Anchor Text That Helps Users

Keep anchor text short and descriptive. Name the rule, the dataset, or the page the reader will hit. Link only where the click adds context or proof. Skip long resource lists; weave one or two strong sources into the section where the claim lives. A clear link does more for readers than a pile of logos at the bottom.

A Straight Answer On Strategy

Use ads to learn and scale what works. Write pages that meet the query head-on. Earn links the honest way through useful content, clean design, and fast pages. The mix wins: paid for speed and reach, organic for durable growth. If a report shows both rising together, enjoy the lift, but give credit where it’s due. Ads did their job. Your content did its job. The combo makes your brand easier to choose.

Reader Notes & Trusted Sources

You don’t need to buy placement in unpaid results. Google states that ad buys don’t change unpaid ranking. If you run sponsorships or affiliate slots on your site, qualify those links with the right rel values. For a deeper look at ad ranking, study how the ad auction weighs bids, page fit, and predicted engagement. These sources keep you on solid ground:

Action Plan For The Next 30 Days

Week 1: Baselines

Freeze a snapshot of non-brand organic conversions, top pages, and paid search term performance. Map five topics where ad clicks are cheap and conversions clean. Draft briefs for two pages tied to those terms.

Week 2: Tests

Launch small ad sets on the five topics.

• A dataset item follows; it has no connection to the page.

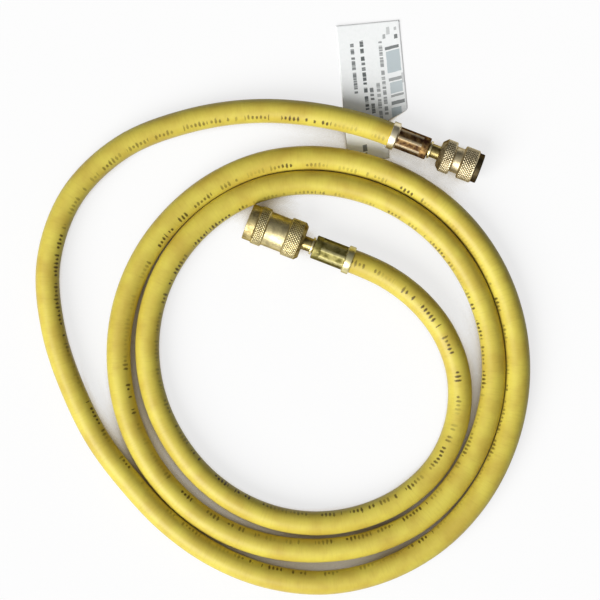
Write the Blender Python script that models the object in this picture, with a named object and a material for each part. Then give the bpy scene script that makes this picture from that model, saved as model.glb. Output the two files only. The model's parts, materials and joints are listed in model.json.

Ship one new page that matches the strongest query from Week 1. Test two headlines in ads and copy the winner into your title tag and H1.

Week 3: UX Pass

Trim heavy scripts, compress images, and move your core answer higher on the test page. Align ad copy and page copy so the promise matches the first screen. Track bounce and time on page for both paid and organic visits.

Week 4: Review & Roll

Kill losing ad sets. Expand the page that converted best with one fresh section and a simple visual. Plan two more pages seeded by search terms that showed strong intent. Keep the loop going next month.